Idon’t think I have misrepresented Alex Callinicos’s position. I do know that he has misrepresented mine. He says that one of my two criteria of a ‘structural reform’ (as distinct from a measure of ‘mere reformism’) is that it ‘form[s] part of an irreversible process of change’, and proceeds to twit me with the reminder that no progressive measures are irreversible, not even the provisions of the National Health Service. Yet the fact is that I did not advance the rather simple-minded position Callinicos chooses to criticize. What I did state (as the first attribute of ‘structural reform’) was that ‘any reform, to be structural, must not be comfortably self-contained (a mere “improvement”), but must, instead, be allowed self-consciously to implicate other “necessary” reforms that flow from it as part of an emerging project of structural transformation.’ In other words (and in contrast to Bernstein’s ‘the process is everything for me, and. . .the final aim of socialism is nothing’), the popular movement-cum-party attempting a programme of structural reform must constantly articulate both to itself and to its broadest potential constituency the goal of structural transformation/socialism. It is this alone that can situate and make revolutionary sense of short-term struggles and achievements and forestall a situation in which these latter take on no more than the vulnerable half-life of free-standing, one-off ameliorations of some particularly raw attribute of otherwise ascendant capitalism.footnote9

Indeed, such emerging self-consciousness about the long-term imperatives of transformation (and about the logic that must be seen to link the realization of any one advance to the need/possibility for a set of subsequent advances towards a transformative goal) is also the necessary touchstone for realizing the second attribute of any ‘structural reform’ (the one Callinicos does permit me to retain): that it be fought for and realized in such a way as to contribute to the ongoing, cumulative, self-conscious ‘empowerment’—ideologically, organizationally—of the vast mass of the population.

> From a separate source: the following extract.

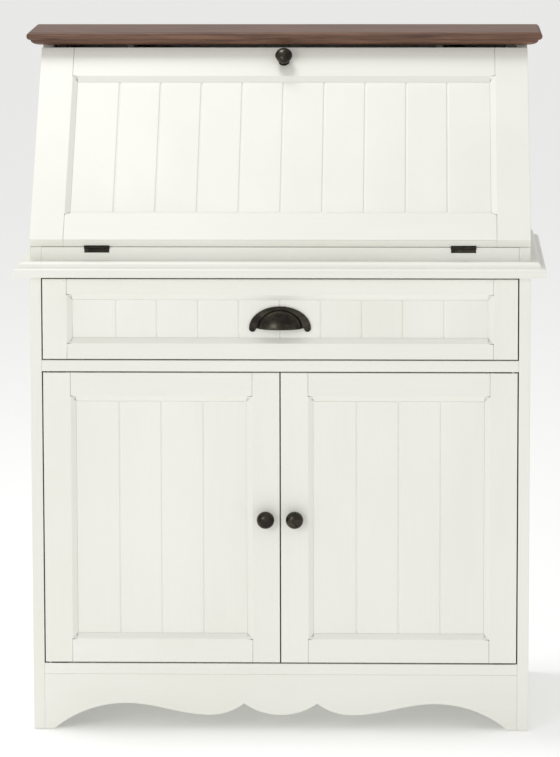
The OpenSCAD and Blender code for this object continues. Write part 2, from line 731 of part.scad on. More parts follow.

Obviously, attempts at structural reform are always prone to collapse into ‘mere reformism’ and/or to contribute to the unhealthy bureaucratization of ostensibly progressive organizations; Callinicos is correct to flag the dangers. But why should this be deemed to be inevitable? In fact, the struggle within the movement to sustain the kind of tough bargaining stance that a transformative process implies is one of the most crucial factors within the politics of the transition.